▸ DATA SECTION
= = = = = = =

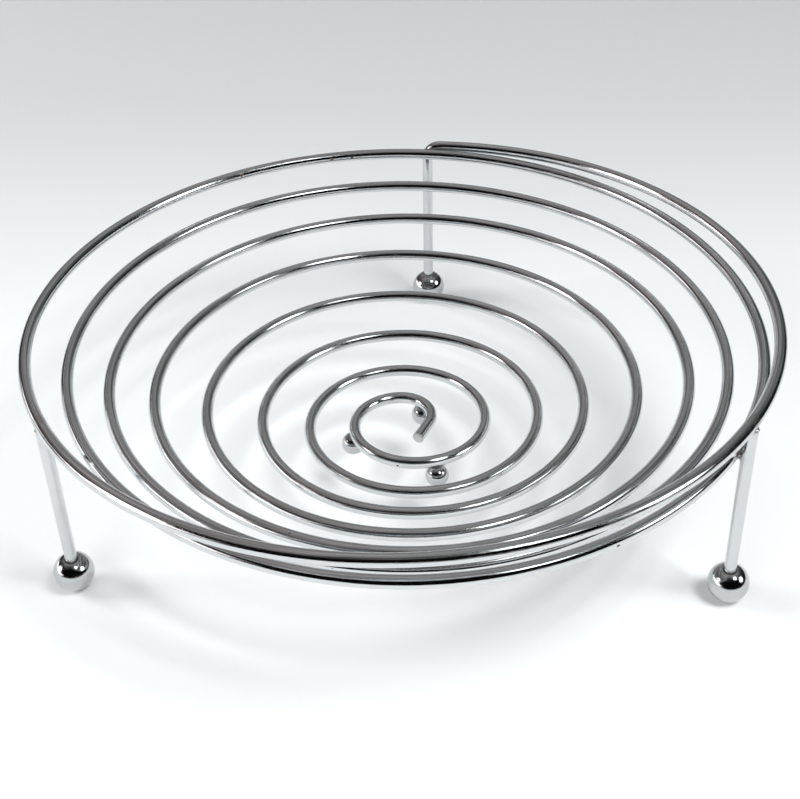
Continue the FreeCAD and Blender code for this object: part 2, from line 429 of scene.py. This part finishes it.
back_foot = np.array([spiral_route[-1][0], spiral_route[-1][1], FOOT_RADIUS])
left_ball = set_in_place(spun(foot_outline()), left_foot, unit(left_top - left_foot))
right_ball = set_in_place(spun(foot_outline()), right_foot, unit(right_top - right_foot))
back_ball = set_in_place(spun(foot_outline()), back_foot)


def stud_middle(node):
    """The middle of a small ball, from the CAD one's lowest point and its width."""
    low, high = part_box(node)
    radius = (high[0] - low[0]) / 2
    return np.array([(low[0] + high[0]) / 2, (low[1] + high[1]) / 2, low[2] + radius]), radius


def nearest_wire_point(middle):
    """The point of the spiral wire's middle line that is nearest to a place."""
    return spiral_route[np.argmin(np.linalg.norm(spiral_route - middle, axis=1))]


def stud(node):
    """A small ball in the place of a CAD one, whose neck points at the wire."""
    middle, radius = stud_middle(node)
    to_wire = unit(nearest_wire_point(middle) - middle)
    return set_in_place(spun(stud_outline(radius)), middle, to_wire)


STUD_NODES = ["left_stud_ball", "front_stud_ball", "back_stud_ball"]
studs = {node: stud(node) for node in STUD_NODES}
print("foot radius", round(FOOT_RADIUS, 4), "faces in a foot:", len(left_ball.faces))

# %% [markdown]
# ## Weld beads
# A weld is a small puddle of steel that froze as it flowed between two rods, then took
# the plating with them.  A finely divided ball, pushed in and out by smooth noise, has
# that lumpy, wet look.  Each bead reaches into both of the pieces that it joins.

# %% Weld beads
BEAD_LUMP = 0.00035  # how far the lumps stand out
BEAD_GRAIN = 620  # how fast the noise runs
LEG_TOP_REACH = (0.0025, 0.0025, 0.0011)  # half widths of each kind of bead
RIGHT_TACK_REACH = (0.0014, 0.0021, 0.0022)
BACK_TACK_REACH = (0.0013, 0.0018, 0.0019)


def bead(middle, reach, across, seed):
    """A lumpy ball whose half widths are reach, turned so that its X lies along across."""
    shape = bmesh.new()
    bmesh.ops.create_icosphere(shape, subdivisions=4, radius=1)
    bmesh.ops.scale(shape, verts=shape.verts, vec=Vector(reach))
    shift = Vector((seed, 2 * seed, 3 * seed))
    for vert in shape.verts:
        lump = noise.noise(vert.co * BEAD_GRAIN + shift) * BEAD_LUMP
        vert.co += vert.co.normalized() * lump
    turn = Matrix.Rotation(math.atan2(across[1], across[0]), 3, "Z")
    bmesh.ops.rotate(shape, verts=shape.verts, cent=(0, 0, 0), matrix=turn)
    bmesh.ops.translate(shape, verts=shape.verts, vec=Vector(middle))
    return shape


def leg_top_bead(top, seed):
    """The weld where a leg meets the underside of the rim."""
    under = top + DOWN * (WIRE_RADIUS - 0.0002)
    return bead(under, LEG_TOP_REACH, top, seed)


right_tack_middle = (coil_point(right_turn) + right_beside) / 2
back_turn = 7 + BACK_LEG_AZIMUTH / 360
back_beside = np.array([back_foot[0], back_foot[1], coil_height(back_turn)])
back_tack_middle = (coil_point(back_turn) + back_beside) / 2

beads = {
    "left_leg_weld": leg_top_bead(left_top, 3.1),
    "right_leg_weld": leg_top_bead(right_top, 7.7),
    "right_turn_weld": bead(right_tack_middle, RIGHT_TACK_REACH, right_beside, 1.3),
    "back_leg_weld": bead(back_tack_middle, BACK_TACK_REACH, back_beside, 5.9),
}
print("weld beads:", ", ".join(beads))

# %% [markdown]
# ## Writing a finish as sums
# A finish is a network of nodes, but its maths is easier to read as sums.  `Signal`
# stands for what comes out of one socket, and Python's operators on it add the Math
# nodes.  `Finish` holds one material and adds any other kind of node.

# %% Signals and finishes


class Signal:
    """What one socket gives.  Sums with it add Math nodes."""

    def __init__(self, finish, socket):
        self.finish = finish
        self.socket = socket

    def maths(self, operation, *values):
        settings = {"operation": operation}
        return self.finish.node("ShaderNodeMath", settings, dict(enumerate(values)))

    def __add__(self, other):
        return self.maths("ADD", self, other)

    def __sub__(self, other):
        return self.maths("SUBTRACT", self, other)

    def __rsub__(self, other):
        return self.maths("SUBTRACT", other, self)

    def __mul__(self, other):
        return self.maths("MULTIPLY", self, other)

    __radd__ = __add__
    __rmul__ = __mul__

    def smoothed(self, low, high):
        """0 up to low, 1 from high on, and an even S-shaped rise between them."""
        settings = {"interpolation_type": "SMOOTHSTEP"}
        inputs = {"Value": self, "From Min": low, "From Max": high}
        return self.finish.node("ShaderNodeMapRange", settings, inputs)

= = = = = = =

▸ AIM OF THE TASK
Print only the lines that run from the start of the listing to the line bearing "- middle, axis=1))]"; please keep the first line and that last one, exactly as they appear.

▸ EXERCISE RESULT
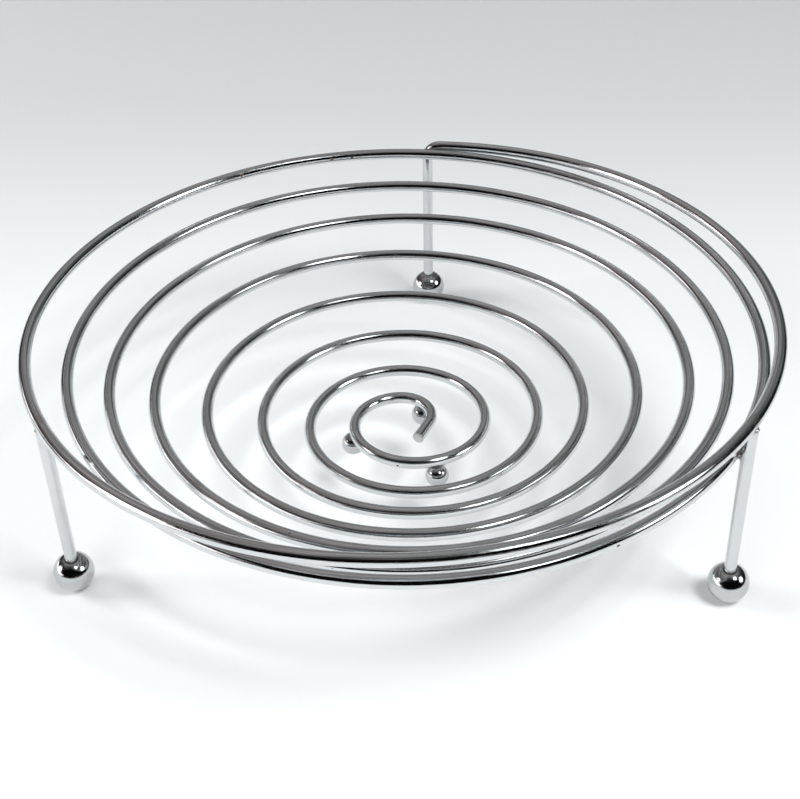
Continue the FreeCAD and Blender code for this object: part 2, from line 429 of scene.py. This part finishes it.
back_foot = np.array([spiral_route[-1][0], spiral_route[-1][1], FOOT_RADIUS])
left_ball = set_in_place(spun(foot_outline()), left_foot, unit(left_top - left_foot))
right_ball = set_in_place(spun(foot_outline()), right_foot, unit(right_top - right_foot))
back_ball = set_in_place(spun(foot_outline()), back_foot)


def stud_middle(node):
    """The middle of a small ball, from the CAD one's lowest point and its width."""
    low, high = part_box(node)
    radius = (high[0] - low[0]) / 2
    return np.array([(low[0] + high[0]) / 2, (low[1] + high[1]) / 2, low[2] + radius]), radius


def nearest_wire_point(middle):
    """The point of the spiral wire's middle line that is nearest to a place."""
    return spiral_route[np.argmin(np.linalg.norm(spiral_route - middle, axis=1))]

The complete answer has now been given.